My last scrape in the F4U occurred on the "Ides of March" (the 15th), 1950, during carrier qualifications on the USS Cabot. The last thing each single engine pilot had to do in order to graduate from Naval flight training and receive his wings as a "designated Naval Aviator" was to make seven successful carrier landings. A flight of students would fly out to the carrier, land and takeoff seven times in "round robin," and then fly back to Corry Field. The LSO always kept a notebook on every pilot's landings. Normally, he debriefed pilots afterwards to give them a chance to learn from their mistakes. But in the case of carrier qualifications since you flew back to the shore and then graduated the next day, there was no opportunity for that. So I did not know what the LSO had written about my performance. I did know, however, that I had gotten one wave-off. Some time later a friend gave me a photo which had been taken of that wave-off. On the back of that photo was written:
Dick Cantrell 15 March 1950 Advance Carrier Qualification in Gulf of Mexico aboard USS Cabot. "Close Wave-off."
Note absence of background screen and Landing Signal Officer who was probably in mid-air at this moment in attempt to save his life.
DNKUA*
*In LSO language "Damned near killed us all!"

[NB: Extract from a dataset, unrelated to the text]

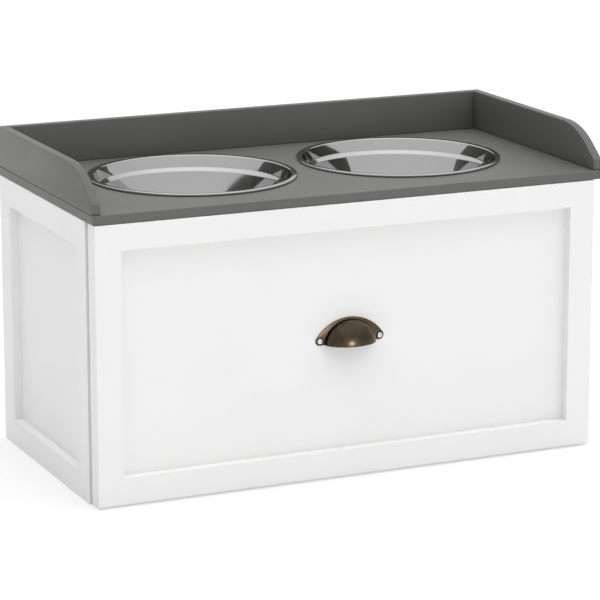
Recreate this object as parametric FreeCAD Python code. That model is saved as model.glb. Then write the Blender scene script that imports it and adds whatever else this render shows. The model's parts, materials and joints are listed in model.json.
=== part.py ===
import FreeCAD, Part
import math
import os

Vector = FreeCAD.Vector

# An elevated feeder: a cabinet with one wide drawer on rollers, under a tray top that holds two bowls.
# Millimetres. +X is to the right, +Y to the rear, +Z up.
# The origin is at the middle of the whole object's footprint, on the floor.

# Top board and its upstands
BOARD_WIDTH = 600.0
BOARD_DEPTH = 300.0
BOARD_THICKNESS = 10.0
BOARD_EDGE_ROUND = 1.0
UPSTAND_HEIGHT = 45.0
UPSTAND_THICKNESS = 10.0
UPSTAND_SETBACK = 2.2
UPSTAND_NOSE_HEIGHT = 11.5
UPSTAND_CURVE_RADIUS = 90.0
UPSTAND_SLOPE_DEGREES = 37.6
UPSTAND_EDGE_ROUND = 1.0

# Cabinet
CABINET_HEIGHT = 305.0
SIDE_SHEET_THICKNESS = 10.0
SIDE_STRIP_THICKNESS = 10.0
SIDE_STILE_WIDTH = 32.0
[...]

The next day I got my wings and went to Norfolk to await assignment to a squadron. I was assigned to VA-15, NAS Jacksonville, Florida, where I flew AD-4s. Three months later, in June, I received my commission as an Ensign, USN. The Korean War started that same month. A number of us junior pilots from VA-15 were transferred to VA-35 on the USS Leyte,CV-32, which had been rushed back from a cruise in the Mediterranean to go through the Panama Canal to Korea.